[Begin]

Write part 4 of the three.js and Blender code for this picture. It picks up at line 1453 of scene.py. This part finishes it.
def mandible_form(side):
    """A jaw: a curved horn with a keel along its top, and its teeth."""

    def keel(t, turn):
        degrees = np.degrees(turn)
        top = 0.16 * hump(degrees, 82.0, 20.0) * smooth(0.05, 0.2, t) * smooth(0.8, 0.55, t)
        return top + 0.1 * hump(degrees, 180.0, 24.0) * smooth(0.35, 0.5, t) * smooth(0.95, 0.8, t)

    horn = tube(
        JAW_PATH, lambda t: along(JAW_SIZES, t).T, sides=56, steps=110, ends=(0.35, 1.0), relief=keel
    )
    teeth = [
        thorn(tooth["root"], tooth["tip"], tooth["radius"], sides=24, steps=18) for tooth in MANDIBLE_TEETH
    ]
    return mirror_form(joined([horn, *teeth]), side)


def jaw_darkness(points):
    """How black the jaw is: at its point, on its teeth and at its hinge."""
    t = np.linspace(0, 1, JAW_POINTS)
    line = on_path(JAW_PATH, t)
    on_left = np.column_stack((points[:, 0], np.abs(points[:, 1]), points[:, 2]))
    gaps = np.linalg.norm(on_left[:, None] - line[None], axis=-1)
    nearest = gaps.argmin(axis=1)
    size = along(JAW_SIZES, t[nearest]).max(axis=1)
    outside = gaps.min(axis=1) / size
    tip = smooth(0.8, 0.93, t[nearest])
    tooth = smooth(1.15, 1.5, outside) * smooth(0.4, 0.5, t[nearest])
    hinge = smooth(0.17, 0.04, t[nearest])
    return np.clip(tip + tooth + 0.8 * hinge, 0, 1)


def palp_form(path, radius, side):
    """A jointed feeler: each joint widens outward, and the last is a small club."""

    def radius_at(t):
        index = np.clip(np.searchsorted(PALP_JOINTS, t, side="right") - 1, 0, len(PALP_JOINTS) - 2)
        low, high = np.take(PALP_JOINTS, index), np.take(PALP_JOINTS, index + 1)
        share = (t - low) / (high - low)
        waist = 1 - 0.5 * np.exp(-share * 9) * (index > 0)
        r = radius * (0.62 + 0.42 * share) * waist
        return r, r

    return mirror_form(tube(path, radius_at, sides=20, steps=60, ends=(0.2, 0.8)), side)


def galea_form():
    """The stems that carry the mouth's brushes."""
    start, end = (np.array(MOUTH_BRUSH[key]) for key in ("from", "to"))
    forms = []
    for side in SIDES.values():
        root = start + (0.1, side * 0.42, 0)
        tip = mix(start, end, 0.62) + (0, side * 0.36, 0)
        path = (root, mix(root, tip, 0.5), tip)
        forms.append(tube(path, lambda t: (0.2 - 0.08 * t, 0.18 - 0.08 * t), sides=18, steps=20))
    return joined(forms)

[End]

* **WHAT YOU HAVE TO DO**
Return exactly the lines from the beginning of the data above through the one containing "return mirror_form(joined([horn, *teeth]), side)", please. Include both end lines and add nothing else.

* **IN RESPONSE**
Write part 4 of the three.js and Blender code for this picture. It picks up at line 1453 of scene.py. This part finishes it.
def mandible_form(side):
    """A jaw: a curved horn with a keel along its top, and its teeth."""

    def keel(t, turn):
        degrees = np.degrees(turn)
        top = 0.16 * hump(degrees, 82.0, 20.0) * smooth(0.05, 0.2, t) * smooth(0.8, 0.55, t)
        return top + 0.1 * hump(degrees, 180.0, 24.0) * smooth(0.35, 0.5, t) * smooth(0.95, 0.8, t)

    horn = tube(
        JAW_PATH, lambda t: along(JAW_SIZES, t).T, sides=56, steps=110, ends=(0.35, 1.0), relief=keel
    )
    teeth = [
        thorn(tooth["root"], tooth["tip"], tooth["radius"], sides=24, steps=18) for tooth in MANDIBLE_TEETH
    ]
    return mirror_form(joined([horn, *teeth]), side)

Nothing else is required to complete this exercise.